The epipolar constraint is a linear equation, but it is written in an unusual form, with the unknown \(E\) in the middle.
- We know \(\mathbf{x}_i\), and want to solve for \(E\).
- Note if \(E\) is a solution, then \(c\cdot E\) is a solution for any \(c\in\mathbb{R}\)
Up to nine unknowns in the \(3\times3\) matrix \(E\), but one is the indeterminable \(c\).
- Scaling up all distances by the same factor gives the same solution
Step 1. Rewrite the constraint in a more regular format.
Step 2. Formulate a system of linear equations using eight pairs of points.
- Eight pairs of points give eight equations

Kronecker product

Serialisation of a matrix: \((\cdot)^s\) maps a \(3\times 3\) matrix into a 9-dimensional vector.
- You can scan row by row or column by column; and seriously, Matlab does it one way and Python (numpy) the other.
- Numpy method: .flatten()
- You need to be consistent, and it is worth running a test to see what your system does.
Kronecker product: \(\bigotimes\)
- \(\vec{a}\bigotimes \vec{b} = (\vec{a}\vec{b}^\mathrm{T})^s\)
Rewrite the epipolar constraint: \[(\mathbf{x}_1\bigotimes\mathbf{x}_2)^TE^s = 0\]
- Note: one equation in nine unknowns,

Preparing for the eight-point algorithm

Each point of pairs gives rise to a nine-dimensional vector: \[\mathbf{a} = \mathbf{x}_1\bigotimes\mathbf{x}_2\]
- view it as a column
The epipolar constraint is \(\mathbf{a}^\mathrm{T}\cdot E^s = 0\).
This gives a matrix equation \(\chi\cdot E^s=0\) where \[\chi = [\mathbf{a}_1, \mathbf{a}_2, \ldots, \mathbf{a}_n]^T\]
We can solve \(\chi E^s = 0\) for \(E^s\).
- With eight points, we have unique solutions up to a scalar factor.
With additional points, we can minimise the squared errors
- \(\min_E ||\chi E^s||^2\)
- i.e. eigenvector of \(\chi^T\chi\) of smallest eigenvalue
- (this is a general approach to solve linear systems of equations with noise)
The scale ambiguity is intrinsic.
- The distance \(||T||\) cannot be determined from the images

Projection onto the essential space

The solution is not necessarily a valid essential matrix, but we can project onto the space of such matrices and correct the sign to get positive determinant.

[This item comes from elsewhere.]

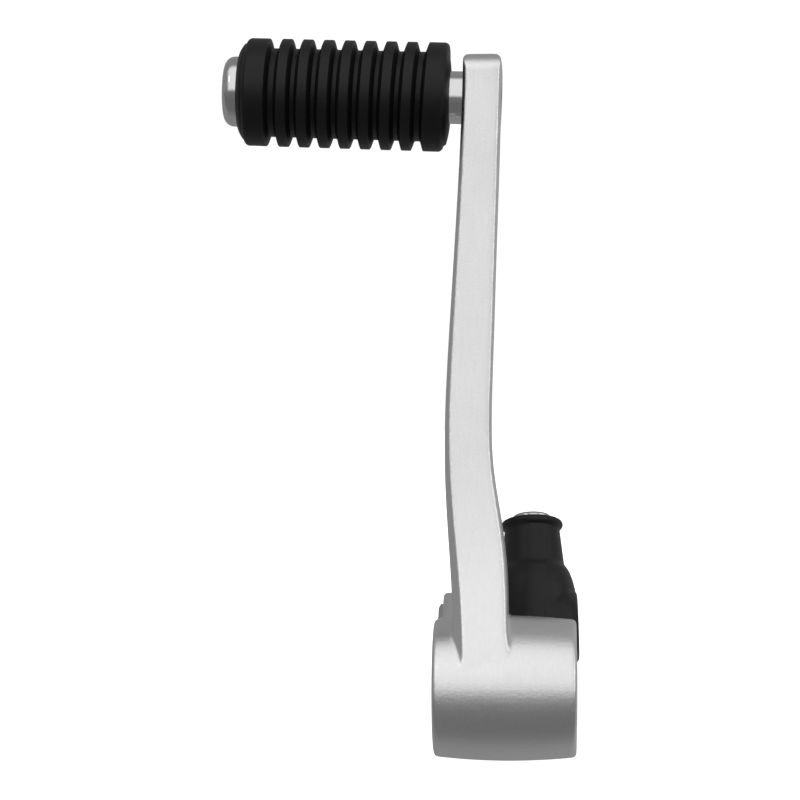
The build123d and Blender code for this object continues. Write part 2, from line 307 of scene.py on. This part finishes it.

Write \(F\) for the solution of \(\chi E^s=0\). This is called the fundamental matrix
Write \(F = U\Sigma_FV^T\) for the
singular value decomposition
- \(\Sigma_F\) is a diagonal matrix
- \(U\) and \(V\) are orthogonal matrices (assuming they are real)
- canonical decomposition with the entries on \(\Sigma_F\) in descending order
- use an API to compute
Use \(E=U\Sigma V^T\) for the essential matrix, where
- \(\Sigma=\mathsf{diag}(1,1,0)\)

Recover the transform from the essential matrix

\[ \begin{cases} (\hat T_1,R_1) &= (UR_Z(+\frac\pi2)\Sigma U^T, UR_Z(+\frac\pi2)V^T) \\ (\hat T_2,R_2) &= (UR_Z(-\frac\pi2)\Sigma U^T, UR_Z(-\frac\pi2)V^T) \end{cases} \] where \[R_Z(+\frac\pi2) = \begin{bmatrix} 0 & -1 & 0 \\ 1 & 0 & 0 \\ 0 & 0 & 1 \end{bmatrix} \] is a rotation by \(\pi/2\) radians around the \(z\)-axis.

Four solutions
- Two solutions \(\pm F\) to the equation \(\chi E^s=0\)
- Two poses from each candidate matrix
- Only one of the four solutions is in front of both cammeras

Notes

Number of points.

\((R,T)\) only has five degrees of freedom when \(T\) is determined up to a scalar factor.
thus five points suffices in theory
\(\mathsf{det}(E)=0\) removes one degree of freedom
linear algorithm exists for six points

Requirements

General position We have to assume linear independence in the equation \(\chi E^s=0\)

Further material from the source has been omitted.